Had to snap this picture for my Star Wars fans. For $499.99 you can have this baby built in time for the next movie and your mom will still love you even though you are living in her basement!
Better yet, if your journey brings you to the Opry Mills Mall, you might as well knock at the Opry triumvirate (big word of the day) and see the Grand Old Opry and the Opryland Hotel. They are all located next to each other. The Grand Old Opry has more history than a set of Britannica’s, and even if you prefer to get Jiggy Wit It on pop/rock/hip-hop, seeing the home of country music is still worth a look. Plus, they have a gift shop, who doesn’t like looking at the gift shop, that was the underlying theme of the weekend by the way. It costs what???? Oh, but it has a gift shop let’s take a look!
No we didn’t stay, seeing Exile in concert hasn’t been cool since 1982!
The highlight of the day though was Miss Madison’s trip to the Gaylord Opryland Hotel. It is the largest non-casino hotel in the country. In other words, IT’S HUGE! It holds something like eight billion guests, I did a quick check of room rates and for roughly $500 dollars or a boatload of pesos (not sure on conversion rates right now) you can lay your weary head on what I assume to be platinum laded pillow cases and bathroom fixtures made of 24K gold.
The reason it costs an Ivy League education to stay the night there though is because of the Atrium. It’s free to see and well worth it. Imagine a small indoor town, full of shops and eateries, all tailored around a lush tropical climate. Actually, I’ve not skilled enough to describe it in a literary sense, but my Samsung Galaxy phone with an assist from PicMonkey can probably do it a little better justice.

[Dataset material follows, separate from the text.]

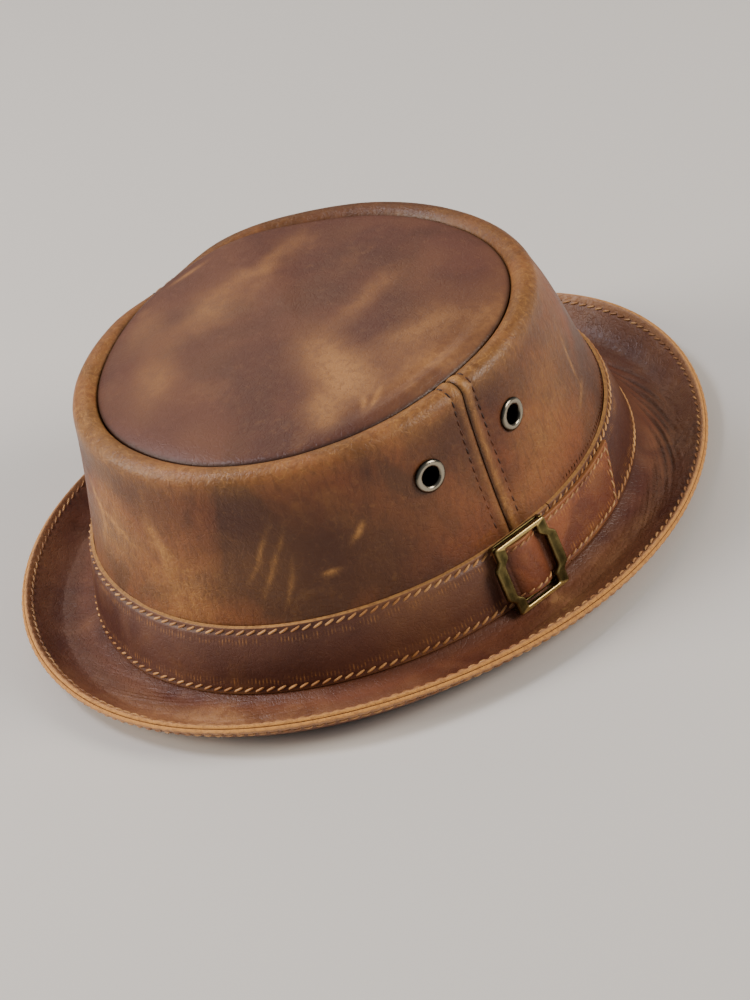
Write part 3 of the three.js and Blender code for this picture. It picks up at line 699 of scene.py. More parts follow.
# Pale rubs on the tip: place across and along the hat, half length, half width, turn in
# degrees and strength
TIP_RUBS = [
    dict(x=-38, y=10, long=15, wide=5, turn=94, strength=0.55),
    dict(x=-37, y=-20, long=15, wide=8, turn=88, strength=0.45),
    dict(x=30, y=-21, long=19, wide=8, turn=-21, strength=0.95),
    dict(x=42, y=-39, long=10, wide=6, turn=-35, strength=0.6),
    dict(x=57, y=-5, long=14, wide=5, turn=82, strength=0.6),
    dict(x=56, y=23, long=12, wide=5, turn=108, strength=0.35),
    dict(x=-26, y=-52, long=16, wide=7, turn=135, strength=0.4),
    dict(x=-50, y=-36, long=12, wide=7, turn=115, strength=0.3),
    dict(x=10, y=12, long=15, wide=4, turn=95, strength=0.35),
    dict(x=38, y=6, long=12, wide=5, turn=70, strength=0.2),
    dict(x=46, y=4, long=40, wide=16, turn=88, strength=0.36),
]
# Scratches, in the same columns
TIP_SCRATCHES = [
    dict(x=53, y=-27, long=5, wide=0.9, turn=-68, strength=0.8),
    dict(x=51, y=-30, long=4, wide=0.9, turn=-50, strength=0.7),
    dict(x=-61, y=-5, long=7, wide=0.9, turn=84, strength=0.8),
]
tip_place = np.arange(TIP_PLACES) * 2 * np.pi / TIP_PLACES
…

If ever in Nashville this is a must see!
About it for now, my voodoo powers are still hard at work as the Chicago Cubs are headed to a game five, needing only to blow two more games. Before this week is over I’m either going to be the most wanted man in Cub Land or eating a ton of crow. Although I may or may not have seen a Nashville restaurant that served bbq crow! We’ve still got another day to go as Miss Madison and I created our own Music City Mayhem!